An interesting observation is that the expression of genes that code for oncogenes and tumor-suppressors was altered in the present study. Although recent reports on the association of folate and the development of certain cancers are still inconclusive, there are increasing concerns that folate deficiency as well as folate excess might contribute to cancer development (Ames and Wakimoto, 2002; Kim, 2007; Mason et al., 2007). The deregulating effects of folate on normal cell development as shown by our data corroborate with this hypothesis and these results might add new starting points to unravel this apparent gene-nutrient interaction.
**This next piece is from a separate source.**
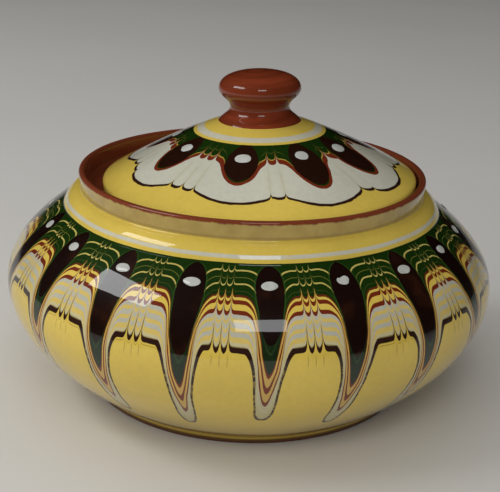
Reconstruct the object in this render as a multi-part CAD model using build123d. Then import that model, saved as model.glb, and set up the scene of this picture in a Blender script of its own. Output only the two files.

This is one of the first studies using human cell lines for genome-wide profiling of the gene expression in response to folate. We observed >500 significant changes in expression of genes involved in a variety of biological pathways. The selection of a homogeneous group of patients all with an identical nonsyndromic cleft contributed to the validity of the results. The measurements of the folate concentration in the medium of the cultures confirmed the actual folate states and thus folate deficiency and the target folate concentration. The B-lymphoblast culture model is a frequently used model for folate studies and was found to be appropriate for the assessment of folate-responsive gene expression and, as such, informative for folate-sensitive congenital malformations such as CLP. However, we realize that other time- and tissue-specific pathways may be active during palatal development and may contribute to CLP development. Secondly, only five cell lines derived from CLP patients could be profiled for this explorative study. Evidently, higher numbers of cell lines will increase the reliability of the data and prevent false-positive identifications. Inclusion of samples derived from healthy control children would also allow case or control specific gene expression relevant for increasing the understanding of CLP development. Future studies are needed to explore the possible role of the present set of genes in the development of CLP and other folate-sensitive congenital malformations. This may eventually lead to the further understanding of gene-environment interactions in the development of congenital malformations such as CLP.